Par des motifs différents, nous possédons sur les premiers temps de l’existence de J.-J. Rousseau des renseignements de nature à rendre sa biographie très-facile, ou plutôt à rendre inutile cette biographie ; puisque Jean-Jacques a pris soin de nous faire connaître, jusque dans leurs plus petits détails, toutes les particularités de sa vie.

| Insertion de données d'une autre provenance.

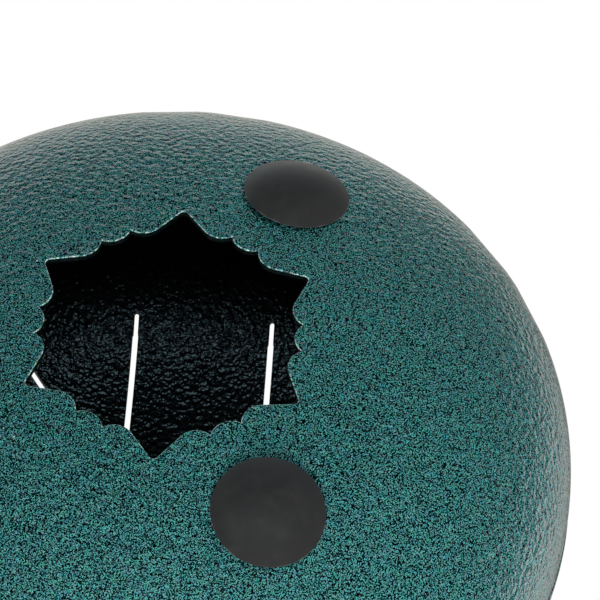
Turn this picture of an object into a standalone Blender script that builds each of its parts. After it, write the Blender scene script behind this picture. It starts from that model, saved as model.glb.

Quant à Diderot, ses premières années n’ont eu ni l’éclat ni la facilité de celles de Voltaire ; et, à la différence de Rousseau, chez qui la personnalité était si prépondérante, il n’a pas cru devoir occuper la postérité de ce qui ne concernait que lui-même ; aussi, n’avons-nous, sur sa jeunesse, que les renseignements, précieux mais insuffisants, laissés par sa fille, Madame de Vandeul.

Heureusement, cette absence de documents n’est pas absolue : sur l’âge mûr et la vieillesse de Diderot, les renseignements abondent. Les Confessions de Jean-Jacques, les Mémoires de Madame d’Épinay, ceux de Marmontel, la Correspondance de Grimm, celle de Voltaire, etc., contiennent à chaque page des faits intéressants sur leur ami ou contemporain.

Mais la source la plus abondante, celle où se reflète, dans toute sa netteté et sa vérité, la physionomie mobile et expressive de Diderot, c’est le recueil de ses lettres à mademoiselle Voland. Cette précieuse correspondance, qui commence en 1759 et se prolonge jusqu’en 1774, — malheureusement avec des lacunes qu’explique la présence presque continuelle de Sophie et de son ami à Paris, — constitue un ensemble de documents bien plus importants que tous ceux dont nous venons de faire mention. Aussi, nous servira-t-elle de guide en notre étude[2].




  1. M. Daunou.
  2. Les lettres à mademoiselle Voland ont été retrouvées à Saint-Pétersbourg, et publiées pour la première fois en 1830 par Paulin, qui, en 1834, en a donné une deuxième édition. Elle porte le titre de Mémoires, Correspondance et Ouvrages inédits de Diderot.